2012-2013: LeBron loses to old foes

Be glad you have these seven-game series, Miami Heat fans because the outlook of the LeBron James-era would have looked totally different.

Let’s start in 2012, where the Big Three in South Beach is fresh off losing to the Dallas Mavericks in the Finals and are yet again ready for a title run. They happen to face off in the Eastern Conference Finals with the biggest thorn in LeBron’s paw, the Boston Celtics. They are in large part the reason why James fled Cleveland to go to Miami and have yet again bested the Heat in a critical fifth game.
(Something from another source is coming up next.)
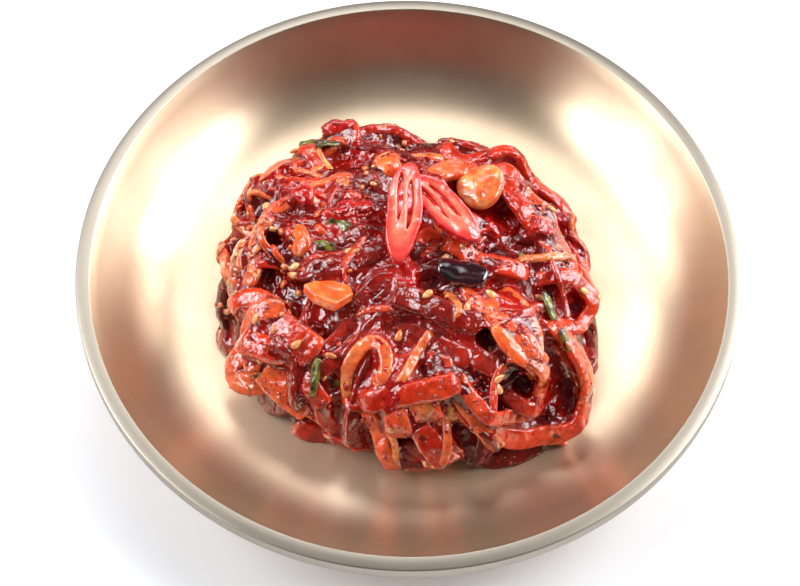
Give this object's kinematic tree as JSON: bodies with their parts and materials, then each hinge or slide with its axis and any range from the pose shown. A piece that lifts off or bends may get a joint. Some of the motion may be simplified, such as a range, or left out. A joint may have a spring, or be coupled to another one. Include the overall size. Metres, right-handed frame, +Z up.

In reality, LeBron said a couple of weeks ago that had the Celtics won this series, the front office would have blown-up the team. Let’s assume that they all come back together and roll through the 2013 regular season.

At this point, the Heat are 0-2 in title chances so far since James came to town, but have made the NBA Finals and face the San Antonio Spurs. To refresh your memory, the iconic Ray Allen shot in Game 6 forced the decisive seventh game where Miami won. In this scenario, those moments do not happen as both teams split the first four games and the Spurs win to give Tim Duncan his fifth ring.

I write both scenarios because this would have marked the James-Wade-Bosh trio in Miami as an epic failure. If LeBron lost in 2012 to the Celtics, does he move to the Western Conference early to avoid them altogether? Where would these losses leave him in the conversation amongst the all-time greats?